Extract every line starting at the line that contains "tab_plug_contact_pad();" and ending with the final line of the data, inclusive; give only those lines, word for word.

- **SOURCE EXCERPT**
-- START --
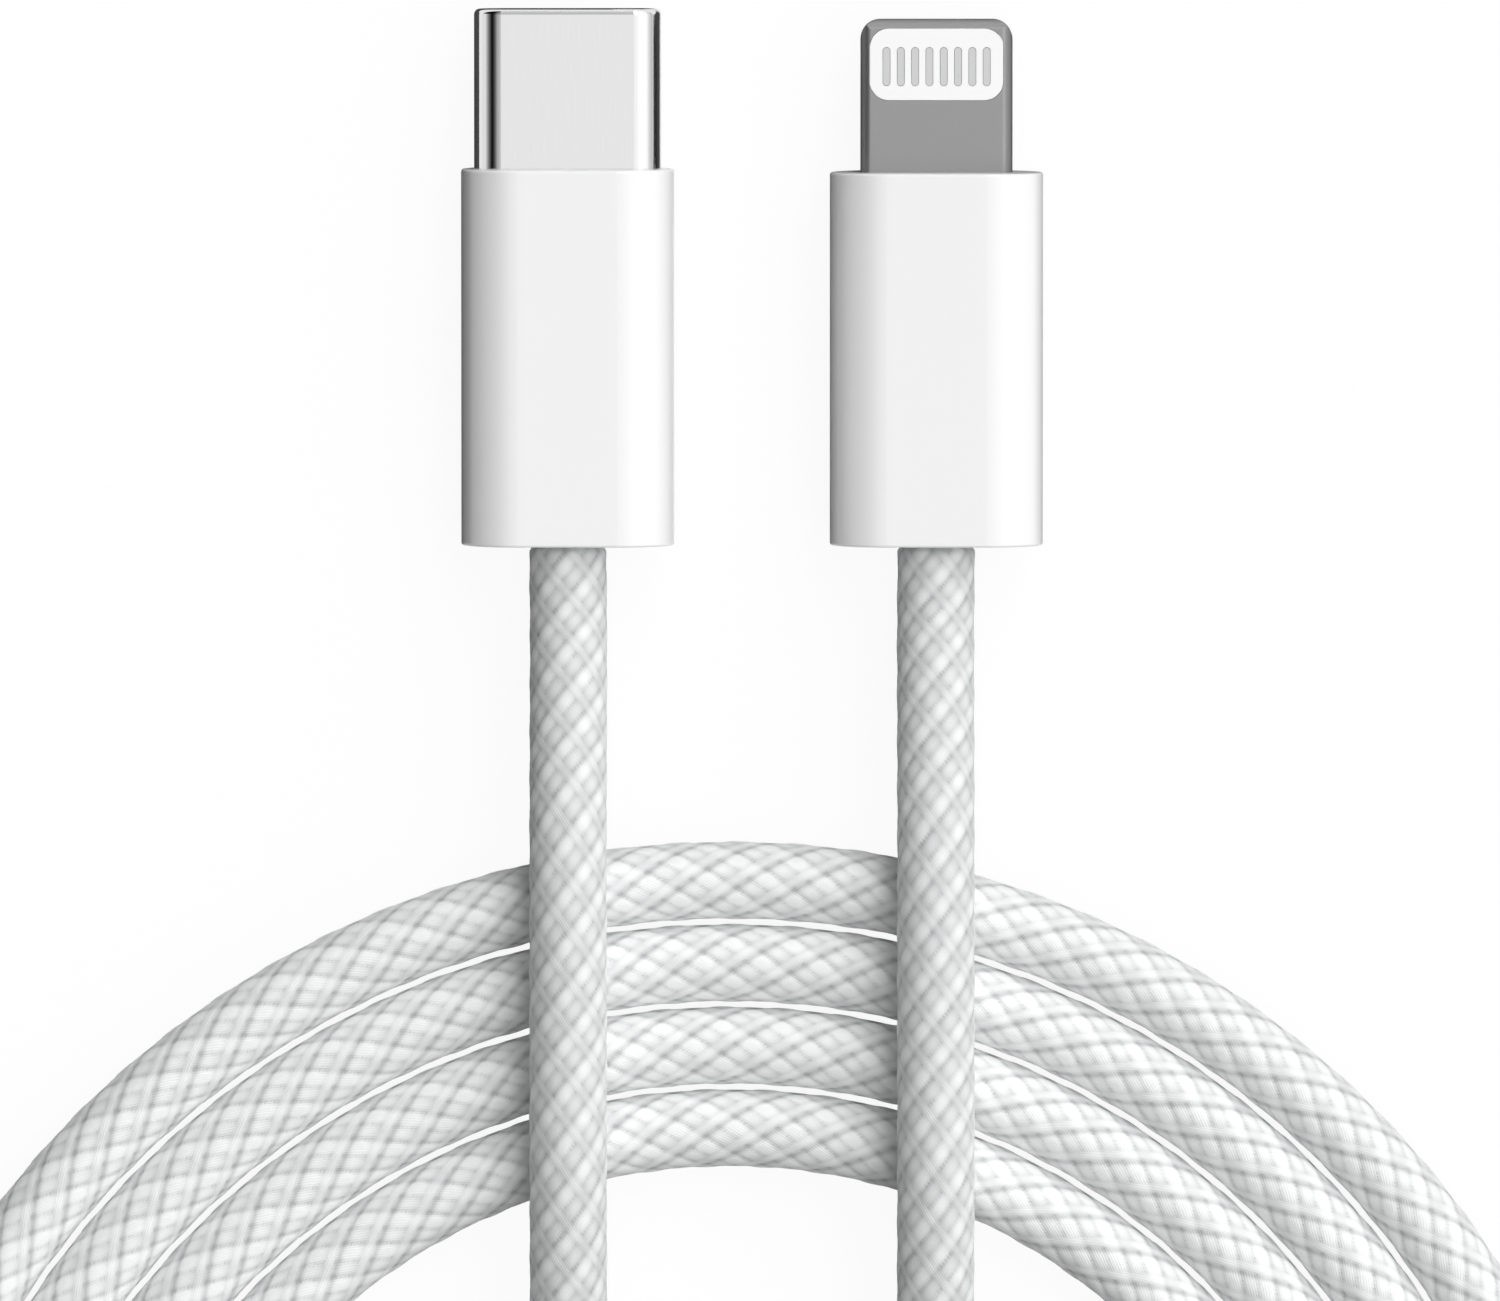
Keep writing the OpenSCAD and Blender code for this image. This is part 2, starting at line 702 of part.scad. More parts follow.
// A coil end runs straight for one cord diameter before the lead meets it
coil_in = coil_point(coil_from) - cord_d * coil_heading(coil_from);
coil_out = coil_point(coil_to) + cord_d * coil_heading(coil_to);

// Sides of a ring, square to the way ahead: the section's points across and up
function ring(at, ahead, section) =
    let (across = unit(cross(ahead, [0, 0, 1])), up = cross(across, ahead))
    [for (p = section) at + p[0] * across + p[1] * up];

function headings(path, first, last) = [
    for (i = [0:len(path) - 1])
        i == 0 ? first : i == len(path) - 1 ? last : unit(path[i + 1] - path[i - 1])
];

// Closed tube through rings of m points each, all faces triangles
module tube(rings) {
    m = len(rings[0]);
    n = len(rings);
    walls = [
        for (i = [0:n - 2], j = [0:m - 1])
            let (a = i * m + j, b = i * m + (j + 1) % m)
            for (face = [[a, b, b + m], [a, b + m, a + m]]) face
    ];
    last = m * (n - 1);
    ends = [
        for (j = [1:m - 2])
            for (face = [[0, j + 1, j], [last, last + j, last + j + 1]]) face
    ];
    polyhedron([for (r = rings) for (p = r) p], concat(walls, ends));
}

// The section of a lead, with eight sides
round_section = [for (a = [0:45:315]) cord_r * [cos(a), sin(a)]];

// The coil's section is flat below and above, and narrower than the gap to the next loop
loop_section = [
    for (p = [[0.5, 0], [0.3, 0.5], [-0.3, 0.5], [-0.5, 0], [-0.3, -0.5], [0.3, -0.5]])
        [p[0] * turn_w, p[1] * cord_d]
];

module lead(start, route, finish, last_heading) {
    path = concat([start], [for (p = route) p + [0, 0, cord_r]], [finish]);
    ahead = headings(path, [0, -1, 0], last_heading);
    tube([for (i = [0:len(path) - 1]) ring(path[i], ahead[i], round_section)]);
}

coil_angles = [for (a = [coil_from:coil_step:coil_to]) a];
coil_rings = concat(
    [ring(coil_in, coil_heading(coil_from), loop_section)],
    [for (a = coil_angles) ring(coil_point(a), coil_heading(a), loop_section)],
    [ring(coil_out, coil_heading(coil_to), loop_section)]
);

// Least distance from any point of a ring to the rings one loop further on
loop_rings = 360 / coil_step;
coil_gap = min([
    for (i = [1:len(coil_angles) - loop_rings - 1], k = [-1:1])
        let (other = coil_rings[min(i + loop_rings + k, len(coil_rings) - 1)])
        for (p = coil_rings[i], q = other) norm(p - q)
]);
echo("Least gap between loops of the coil", coil_gap);

module cord_oval_lead() {
    color("whitesmoke") lead([oval_at[0], rear_y, oval_at[2]], oval_route, coil_in, coil_heading(coil_from));
}

module cord_coil() {
    color("whitesmoke") tube(coil_rings);
}

module cord_tab_lead() {
    color("whitesmoke") lead([tab_at[0], rear_y, tab_at[2]], tab_route, coil_out, -coil_heading(coil_to));
}

oval_plug_housing();
oval_plug_rear_cap();
oval_plug_inner_mould();
oval_plug_shell();
oval_plug_front_insulator();
oval_plug_rear_insulator();
oval_plug_upper_contacts();
oval_plug_lower_contacts();
oval_plug_side_latch();
oval_plug_upper_ground_spring();
oval_plug_lower_ground_spring();
oval_plug_circuit_board();
oval_plug_board_parts();
oval_plug_upper_cover();
oval_plug_lower_cover();
oval_plug_crimp_ring();
oval_plug_cord_end();
oval_plug_wires();
tab_plug_housing();
tab_plug_rear_cap();
tab_plug_inner_mould();
tab_plug_frame();
tab_plug_contact_pad();
tab_plug_upper_contacts();
tab_plug_lower_contacts();
tab_plug_circuit_board();
tab_plug_board_parts();
tab_plug_upper_cover();
tab_plug_lower_cover();
tab_plug_crimp_ring();
tab_plug_cord_end();
tab_plug_wires();
cord_oval_lead();
cord_coil();
cord_tab_lead();
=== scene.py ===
import json
import math

import bpy
import numpy as np
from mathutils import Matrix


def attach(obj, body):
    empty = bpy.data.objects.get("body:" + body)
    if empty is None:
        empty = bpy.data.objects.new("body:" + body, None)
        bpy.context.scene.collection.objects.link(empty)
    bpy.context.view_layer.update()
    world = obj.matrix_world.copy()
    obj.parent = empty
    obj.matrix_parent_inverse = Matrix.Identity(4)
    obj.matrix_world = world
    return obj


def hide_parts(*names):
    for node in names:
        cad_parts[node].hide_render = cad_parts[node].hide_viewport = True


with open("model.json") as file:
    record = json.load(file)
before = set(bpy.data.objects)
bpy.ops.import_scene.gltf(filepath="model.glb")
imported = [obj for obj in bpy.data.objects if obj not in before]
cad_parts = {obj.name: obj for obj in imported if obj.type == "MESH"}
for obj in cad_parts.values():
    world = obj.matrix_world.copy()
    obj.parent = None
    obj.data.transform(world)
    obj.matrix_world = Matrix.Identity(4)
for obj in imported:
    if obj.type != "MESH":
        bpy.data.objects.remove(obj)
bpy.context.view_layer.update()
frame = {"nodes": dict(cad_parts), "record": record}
mm = 0.001


# ---- camera: a long lens almost overhead, leaning a little over the plugs' tips ----
cameraLook = {
    "lens": 500.0,
    "sensor": 36.0,
    "viewWidth": 66.2 * mm,
    "aim": (-0.09 * mm, -16.5 * mm, 2.5 * mm),
    "leanDegrees": 3.45,
    "clip": (0.1, 100),       # nearest and farthest seen, in shares of the distance
}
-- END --
- **RESPONSE**
tab_plug_contact_pad();
tab_plug_upper_contacts();
tab_plug_lower_contacts();
tab_plug_circuit_board();
tab_plug_board_parts();
tab_plug_upper_cover();
tab_plug_lower_cover();
tab_plug_crimp_ring();
tab_plug_cord_end();
tab_plug_wires();
cord_oval_lead();
cord_coil();
cord_tab_lead();
=== scene.py ===
import json
import math

import bpy
import numpy as np
from mathutils import Matrix


def attach(obj, body):
    empty = bpy.data.objects.get("body:" + body)
    if empty is None:
        empty = bpy.data.objects.new("body:" + body, None)
        bpy.context.scene.collection.objects.link(empty)
    bpy.context.view_layer.update()
    world = obj.matrix_world.copy()
    obj.parent = empty
    obj.matrix_parent_inverse = Matrix.Identity(4)
    obj.matrix_world = world
    return obj


def hide_parts(*names):
    for node in names:
        cad_parts[node].hide_render = cad_parts[node].hide_viewport = True


with open("model.json") as file:
    record = json.load(file)
before = set(bpy.data.objects)
bpy.ops.import_scene.gltf(filepath="model.glb")
imported = [obj for obj in bpy.data.objects if obj not in before]
cad_parts = {obj.name: obj for obj in imported if obj.type == "MESH"}
for obj in cad_parts.values():
    world = obj.matrix_world.copy()
    obj.parent = None
    obj.data.transform(world)
    obj.matrix_world = Matrix.Identity(4)
for obj in imported:
    if obj.type != "MESH":
        bpy.data.objects.remove(obj)
bpy.context.view_layer.update()
frame = {"nodes": dict(cad_parts), "record": record}
mm = 0.001


# ---- camera: a long lens almost overhead, leaning a little over the plugs' tips ----
cameraLook = {
    "lens": 500.0,
    "sensor": 36.0,
    "viewWidth": 66.2 * mm,
    "aim": (-0.09 * mm, -16.5 * mm, 2.5 * mm),
    "leanDegrees": 3.45,
    "clip": (0.1, 100),       # nearest and farthest seen, in shares of the distance
}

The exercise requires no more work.